The finest, most powerful moments of "Straight Outta Compton" might already have been comprehensively documented on the "Greatest Hits" compilation, its true genius concentrated in a half-dozen tracks, but in their original context they carry even more of a bare-knuckled, brawling attack. Even in its depleted album mix "Express Yourself" comes on like a heavily armed De La Soul (altogether now…"Moving like a tortoise/Full of rigor mortis"). Ice Cube's entry in the "Men Are From Mars, Women Are From Venus" school of relationship counselling, "I Ain't The 1", is still as funny as it is blunt, and the anti-crack message exposed amidst the primitive production of "Dopeman" is probably the one sentiment on the album with which we can all agree. And then, curiously, the original album closes on something else altogether, "Something 2 Dance 2" cutting up "Planet Rock" and "Dance To The Music" to dizzying effect.

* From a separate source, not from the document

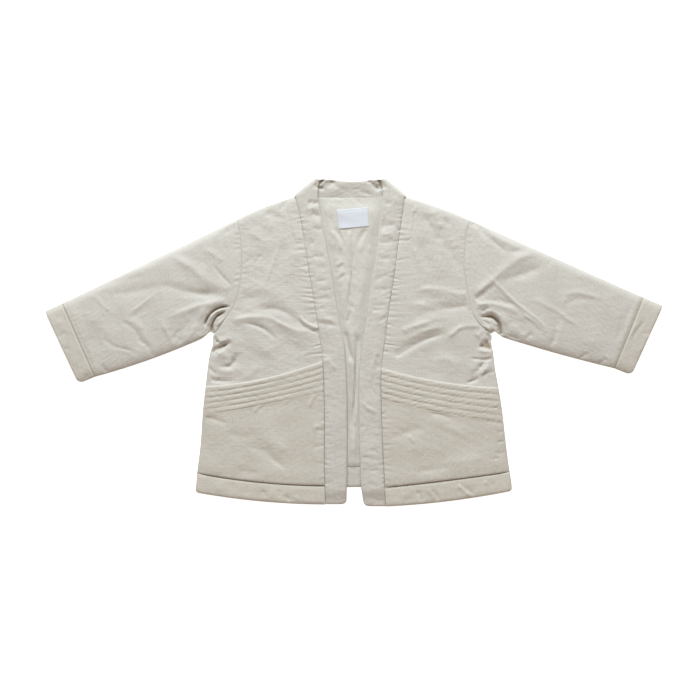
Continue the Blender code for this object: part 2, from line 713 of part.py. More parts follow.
def cuff_place(side, along, down):
    """along runs from the cuff seam to the sleeve's end, whose lower corner is rounded."""
    seam = Vector(side["cuff_seam"]["top"]).lerp(Vector(side["cuff_seam"]["bottom"]), down)
    end = Vector(side["cuff_end"]["top"]).lerp(Vector(side["cuff_end"]["bottom"]), down)
    length = (Vector(side["cuff_end"]["top"]) - Vector(side["cuff_end"]["bottom"])).length
    lower = 1 - dome((1 - down) * length, CUFF_CORNER)
    upper = 1 - dome(down * length, CUFF_CORNER / 2)
    run = (end - seam).length
    back = (CUFF_CORNER * lower + CUFF_CORNER / 2 * upper) / run * along**3
    return seam.lerp(end, along - back)


def flat_tube_ring(place, across, wall, top_at, floor):
    """A flattened ring: over the top from fold to fold, then back under. place gives x and y for a share."""
    start, end = place(0), place(1)
    width = (end - start).length
    first, last = wall / width, 1 - wall / width
    over, under = [], []
    for share in across:
        down = mix(first, last, share)
        x, y = place(down)
        reach = min(share, 1 - share) * (last - first) * width
        rolled = dome(reach, FOLD_RADIUS - wall)
        top = top_at(x, y, down)
        over.append(Vector((x, y, mix(SLEEVE_FOLD_HEIGHT, top, rolled))))
        under.append(Vector((x, y, mix(SLEEVE_FOLD_HEIGHT, floor, rolled))))
    return over + under[-2:0:-1]


def sleeve_lift(down):
    return SLEEVE_LIFT * (4 * down * (1 - down)) ** SLEEVE_FULLNESS


def sleeve_outer_top(x, y, down):
    height = SLEEVE_INNER_TOP + sleeve_lift(down) + WALL + relief(x, y)
    return max(height, SLEEVE_INNER_FLOOR + LAYER_GAP + THINNEST_WALL)


def sleeve_inner_top(x, y, down):
    return min(SLEEVE_INNER_TOP + sleeve_lift(down), sleeve_outer_top(x, y, down) - THINNEST_WALL)


def sleeve_seam_top(x, y, down):
    """The sleeve's face where it rolls down to meet the armhole or the cuff."""
    return sleeve_outer_top(x, y, down) - SEAM_GROOVE


OUTER_SHARES = (0, 0.012, 0.04, 0.09, *(0.14 + 0.08 * i for i in range(10)), 0.91, 0.96, 0.988, 1)
INNER_SHARES = (0, 0.03, 0.1, 0.25, 0.42, 0.58, 0.75, 0.9, 0.97, 1)


def make_sleeve(side_name):
    side = SIDES[side_name]
    stations = [0, 0.012, 0.04, *(0.085 + 0.062 * i for i in range(14)), 0.96, 0.985, 0.9985]
    outer, inner = [], []
    for along in stations:
        place = lambda down, along=along: sleeve_place(side, along, down)
        at_seam = along in (stations[0], stations[-1])
        top = sleeve_seam_top if at_seam else sleeve_outer_top
        outer.append(flat_tube_ring(place, OUTER_SHARES, 0, top, 0))
        inner.append(flat_tube_ring(place, INNER_SHARES, WALL, sleeve_inner_top, SLEEVE_INNER_FLOOR))
    return tube_from_rings(f"sleeve_{side_name}", outer, inner, "shell")


def make_cuff(side_name):
    """Each station is a share of the cuff's depth with how far its wall has rounded off there."""
    side = SIDES[side_name]
    outer, inner = [], []
    for along, thinned in ((0.02, 0.5), (0.12, 0), (0.5, 0), (0.82, 0), (0.94, 0.35), (1.0, 1.1)):
        place = lambda down, along=along: cuff_place(side, along, down)
        inside = thinned * CUFF_INNER_ROUND
        top = lambda x, y, down, thinned=thinned: sleeve_outer_top(x, y, down) - thinned
        under = lambda x, y, down, inside=inside: sleeve_inner_top(x, y, down) + inside
        floor = SLEEVE_INNER_FLOOR - inside
        outer.append(flat_tube_ring(place, OUTER_SHARES, 0, top, thinned / 2))
        inner.append(flat_tube_ring(place, INNER_SHARES, WALL, under, floor))
    return tube_from_rings(f"cuff_{side_name}", outer, inner, "shell")


# The collar band: one strip from hem to hem, folded over at each shoulder.


def band_section(free, seam, normal, thickness):
    """The ring round the strip at one place: over its outer face from seam to free edge, and back inside."""
    half = thickness / 2
    thin = half * BAND_EDGE_THIN
    outside = ((0, half - SEAM_GROOVE), (0.08, half), (0.5, half + BAND_CROWN), (0.9, half), (0.98, thin))
    inside = ((0.98, -thin), (0.9, -half), (0.08, -half), (0, -half + BAND_SEAM_THIN))
    ring = [seam.lerp(free, share) + normal * height for share, height in outside]
    ring.append(free.copy())
    ring += [seam.lerp(free, share) + normal * height for share, height in inside]
    return ring


def band_front_sections(side):
    """Sections down one front, from just below the crease to the hem."""
    top = side["crease"]["free"][1]
    seam_top = side["crease"]["seam"][1]
    end = side["band_end"]
    length = top - end
    drops = [6, 14, 23, 33, 44, 56, 68, NECK_FAN]
    count = round((length - NECK_FAN - 16) / BAND_ROW_PITCH)
    drops += [mix(NECK_FAN, length - 16, i / count) for i in range(1, count + 1)]
    drops += [length - rest for rest in (10, 6, 3, 0)]
    sections = []
    for drop in drops:
        y = top - drop
        lag = (top - seam_top) * (1 - ease(0, NECK_FAN, drop))
        seam_y = y - lag
        corner = BAND_CORNER * (1 - dome(y - end, BAND_CORNER))
        towards = -side["sign"]
        ease_in = 1 - ease(0, CREASE_BLEND, drop)
        free_x = mix(side["free_at"](y), side["crease"]["free"][0], ease_in)
        seam_x = mix(side["seam_at"](seam_y) + towards * SEAM_GAP / 2, side["crease"]["seam"][0], ease_in)
        lift = NECK_LIFT * (1 - ease(0, NECK_LIFT_LENGTH, drop))
        floor = FRONT_FLOOR - droop(y)
        thickness = BAND_WALL * mix(BAND_END_THIN, 1, dome(y - end, BAND_END_ROUND))
        middle = floor + BAND_WALL / 2
        free = Vector((free_x - towards * corner, y, middle + lift))
        seam = Vector((seam_x, seam_y, middle + lift * NECK_SEAM_LIFT / NECK_LIFT))
        sections.append((free, seam, Vector((0, 0, 1)), thickness))
    return sections


def band_crease_sections(side):
    """The fold over one shoulder: the strip turns half round about the crease, from front to back."""
    free_axis = Vector((*side["crease"]["free"], 0))
    seam_axis = Vector((*side["crease"]["seam"], 0))
    along = (free_axis - seam_axis).normalized()
    outward = Vector((along.y, -along.x, 0)) * side["sign"]
    upper = FRONT_FLOOR + BAND_WALL / 2
    free_ends = (upper + NECK_LIFT, BACK_NECK_FREE_MID)
    seam_ends = (upper + NECK_SEAM_LIFT, BACK_NECK_SEAM_MID)
    sections = []
    for i in range(CREASE_STEPS + 1):
        turn = math.pi * i / CREASE_STEPS
        normal = outward * math.sin(turn) + Vector((0, 0, math.cos(turn)))
        places = []
        for axis, (high, low) in ((free_axis, free_ends), (seam_axis, seam_ends)):
            radius = (high - low) / 2
            places.append(axis + Vector((0, 0, (high + low) / 2)) + normal * radius)
        sections.append((*places, normal, CREASE_WALL))
    return sections


def band_back_sections():
    """Sections round the back of the neck, between the two creases, whose inner face looks up."""
    left, right = SIDES["left"]["crease"], SIDES["right"]["crease"]
    free_line = smooth_table(NECK_FREE_EDGE)
    seam_line = straight_table(NECK_SEAM)
    sections = []
    for i in range(1, NECK_BACK_COUNT):
        share = i / NECK_BACK_COUNT
        free_x = mix(left["free"][0], right["free"][0], share)
        reach_left = (free_x - left["free"][0]) / BACK_NECK_FAN
        reach_right = (right["free"][0] - free_x) / BACK_NECK_FAN
        seam_x = free_x
        seam_x += (left["seam"][0] - left["free"][0]) * (1 - ease(0, 1, reach_left))
        seam_x += (right["seam"][0] - right["free"][0]) * (1 - ease(0, 1, reach_right))
        free = Vector((free_x, free_line(free_x), BACK_NECK_FREE_MID))
        seam = Vector((seam_x, seam_line(seam_x), BACK_NECK_SEAM_MID))
        sections.append((free, seam, Vector((0, 0, -1)), CREASE_WALL))
    return sections


def make_collar_band():
    left, right = SIDES["left"], SIDES["right"]
    sections = list(reversed(band_front_sections(left)))
    sections += band_crease_sections(left)
    sections += band_back_sections()
    sections += list(reversed(band_crease_sections(right)))
    sections += band_front_sections(right)
    shell = bmesh.new()
    made = join_rings(shell, [band_section(*section) for section in sections])
    for ring in (made[0], made[-1]):
        shell.faces.new(ring)
    return finish("collar_band", shell, "shell")


def clear_scene():
    for old in list(bpy.data.objects):
        bpy.data.objects.remove(old)


clear_scene()
JACKET = bpy.data.collections.new("kimono_jacket")
bpy.context.scene.collection.children.link(JACKET)
MATERIALS = {name: material(name, colour) for name, colour in COLOURS.items()}

for half in SIDES.values():
    prepare_side(half)
make_back()
make_hem_back()
make_lining()
make_label()
for half_name in SIDES:
    make_front(half_name)
    make_pocket(half_name)
    make_hem_front(half_name)
    make_sleeve(half_name)
    make_cuff(half_name)
make_collar_band()
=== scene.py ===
import math

import bmesh
import bpy
import numpy as np
from mathutils import Matrix, Vector


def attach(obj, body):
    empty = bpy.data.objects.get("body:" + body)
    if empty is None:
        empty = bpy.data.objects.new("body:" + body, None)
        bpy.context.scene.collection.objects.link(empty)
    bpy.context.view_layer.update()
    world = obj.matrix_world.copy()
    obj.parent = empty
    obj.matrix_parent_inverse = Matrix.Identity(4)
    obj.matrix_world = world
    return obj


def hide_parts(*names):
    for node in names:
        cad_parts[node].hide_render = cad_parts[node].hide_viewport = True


# A toddler's padded kimono jacket, laid flat with its front up.
# X runs across it, Y up to the collar and Z up from the floor. Tables and sizes are in millimetres.

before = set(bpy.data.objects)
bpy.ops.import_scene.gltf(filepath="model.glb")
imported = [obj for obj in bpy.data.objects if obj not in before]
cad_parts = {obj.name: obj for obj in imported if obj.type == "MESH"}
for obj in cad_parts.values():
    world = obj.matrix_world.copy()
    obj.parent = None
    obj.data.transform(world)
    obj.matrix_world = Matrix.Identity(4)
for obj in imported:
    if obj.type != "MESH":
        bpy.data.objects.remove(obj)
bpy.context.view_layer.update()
print("frame loaded:", len(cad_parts), "solids")

mm = 0.001

layers = {
    "backWall": 2.6,
    "liningFloor": 2.9,
    "liningWall": 1.0,
    "frontFloor": 4.3,
    "frontTop": 7.3,
    "pocketGap": 0.4,
    "pocketWall": 2.4,
    "hemWall": 5.2,
    "sideSeam": 3.3,  # height of the fold down each side
    "edgeWall": 2 * 0.2,  # how thick a sheet is at its seams
    "seamGap": 0.3,
    "shownGap": 0.1,  # the cloth meets closer than its solids at a seam that lies flat
    "foldRadius": 9.0,
    "softRadius": 14.0,  # and its folds are a little fuller
    "innerFoldRadius": 5.0,
    "grooveDepth": 1.0,
    "grooveReach": 3.0,
    "calmReach": 4.0,  # creases fade out this close to a seam, and closer on the narrow pieces
    "hemCalmReach": 3.0,
}

mesh = {
    "pitch": 1.5,  # width of a cell where the cloth shows
    "chestPitch": 1.15,
    "crumpledPitch": 0.85,  # where it is crumpled
    "edgePitch": 0.55,  # and right beside a seam
    "edgeReach": 6.0,
    "waistRows": 52,
    "hiddenRows": 12,
    "rowsPerRib": 8,
    "seamRows": {"front": 0.002, "pocket": 0.004, "hem": 0.012},  # the gaps at a hem's seam, in levels
}


# Lines and easing, on whole arrays of places.

def smoothLine(rows):
    rows = sorted(rows)
    places = np.array([a for a, _ in rows], float)
    values = np.array([b for _, b in rows], float)
    steep = np.diff(values) / np.diff(places)
    slopes = np.concatenate([steep[:1], (steep[:-1] + steep[1:]) / 2, steep[-1:]])

    def value(place):
        i = np.clip(np.searchsorted(places, place, side="left") - 1, 0, len(places) - 2)
        span = places[i + 1] - places[i]
        t = np.clip((place - places[i]) / span, 0, 1)
        rise = t * t * (3 - 2 * t)
        bend = t * (1 - t) ** 2 * slopes[i] * span + t * t * (t - 1) * slopes[i + 1] * span
        return values[i] * (1 - rise) + values[i + 1] * rise + bend

    return value


def straightLine(rows):
    places = [a for a, _ in rows]
    values = [b for _, b in rows]
    return lambda place: np.interp(place, places, values)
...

This reissue adds a light dusting of extra tracks, all of them worthwhile. The more familiar extended mix of "Express Yourself" sounds as terrific as ever it did, whilst a similarly elongated version of the title track sacrifices some of the headcrushing impact of the original for some scene-setting theatrics. The real revelation, though, is "Bonus Beats": yes, it's nothing more than the drum track from "Express Yourself" looped ad infinitum for a few minutes, but I find its minimalism mesmerising, in an unlikely Philip Glass plays South Central sort of way. But in any form "Straight Outta Compton" is still uncomfortable, confrontational music making, and therein lies its importance.